Furthermore, Turkey and Iran agreed to target the Kurdistan Workers’ Party (PKK) and its affiliates in joint military operations. The statement was the first in recent years where Iran has publicly announced that it would go after the PKK and its Iranian affiliate the Kurdistan Free Life Party (PJAK) in joint operations with Ankara. “Both sides emphasised that it is incumbent upon both countries to fully utilise the existing cooperation mechanisms against the activities of PKK/PJAK elements and the other terrorist organisations along the common borders,” said the declaration. “And to take coordinated steps for a result-oriented cooperation, including joint operations, in countering terrorism and organised crime.”

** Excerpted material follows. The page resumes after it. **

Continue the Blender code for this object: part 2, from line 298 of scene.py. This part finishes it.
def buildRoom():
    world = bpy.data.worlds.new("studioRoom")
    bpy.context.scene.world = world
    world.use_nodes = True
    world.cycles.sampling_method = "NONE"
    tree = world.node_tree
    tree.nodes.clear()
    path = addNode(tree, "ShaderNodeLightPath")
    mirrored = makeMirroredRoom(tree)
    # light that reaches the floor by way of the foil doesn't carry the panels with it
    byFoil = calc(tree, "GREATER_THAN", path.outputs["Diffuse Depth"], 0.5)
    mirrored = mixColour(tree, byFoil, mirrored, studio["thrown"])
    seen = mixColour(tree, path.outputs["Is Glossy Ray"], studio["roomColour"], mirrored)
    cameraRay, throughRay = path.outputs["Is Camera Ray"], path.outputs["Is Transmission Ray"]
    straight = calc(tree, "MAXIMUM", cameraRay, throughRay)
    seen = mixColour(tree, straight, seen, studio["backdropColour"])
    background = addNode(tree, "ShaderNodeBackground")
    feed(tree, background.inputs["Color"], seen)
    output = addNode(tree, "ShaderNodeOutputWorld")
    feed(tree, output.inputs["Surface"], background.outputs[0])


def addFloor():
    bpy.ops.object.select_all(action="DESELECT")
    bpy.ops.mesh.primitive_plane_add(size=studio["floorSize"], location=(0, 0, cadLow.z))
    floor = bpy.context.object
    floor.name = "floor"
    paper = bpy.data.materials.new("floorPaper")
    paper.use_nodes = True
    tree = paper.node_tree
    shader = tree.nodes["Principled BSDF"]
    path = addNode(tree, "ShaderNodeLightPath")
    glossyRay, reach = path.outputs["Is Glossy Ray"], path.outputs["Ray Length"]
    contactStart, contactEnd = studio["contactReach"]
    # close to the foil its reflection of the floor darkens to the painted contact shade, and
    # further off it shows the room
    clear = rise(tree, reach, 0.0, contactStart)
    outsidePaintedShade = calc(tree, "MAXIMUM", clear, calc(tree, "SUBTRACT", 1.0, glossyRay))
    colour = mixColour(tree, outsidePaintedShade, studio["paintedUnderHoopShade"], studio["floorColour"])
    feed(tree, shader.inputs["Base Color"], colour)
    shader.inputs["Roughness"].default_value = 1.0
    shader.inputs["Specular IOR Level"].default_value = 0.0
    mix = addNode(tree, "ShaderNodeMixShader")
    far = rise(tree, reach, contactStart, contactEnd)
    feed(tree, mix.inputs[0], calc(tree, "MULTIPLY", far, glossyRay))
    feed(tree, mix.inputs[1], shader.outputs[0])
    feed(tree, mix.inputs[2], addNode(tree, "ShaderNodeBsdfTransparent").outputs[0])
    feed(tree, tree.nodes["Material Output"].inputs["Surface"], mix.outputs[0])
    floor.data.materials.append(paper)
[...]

Turkey has been rapidly increasing its geopolitical and military stature in many years, as seen through its intervention in Syria, strong stances in the Mediterranean, and successful operations in Libya, leading many to believe that it is becoming a regional power to be reckoned with. Hence, should the two (Iran and Turkey) join forces and form a strong geopolitical alliance, they would almost definitely place them as a formidable force and possibly the most powerful geopolitical actors in the Middle East. In fact, it could be argued that Israel and the UAE’s latest signing of a peace agreement was a reaction to Turkey’s increasing geopolitical influence, as well as in anticipation of a possible alliance with Iran, which would threaten Israel’s leading geopolitical role in the region, as well as limiging the UAE’s influence. This has direct negative implications on the US’s influence in the Middle East.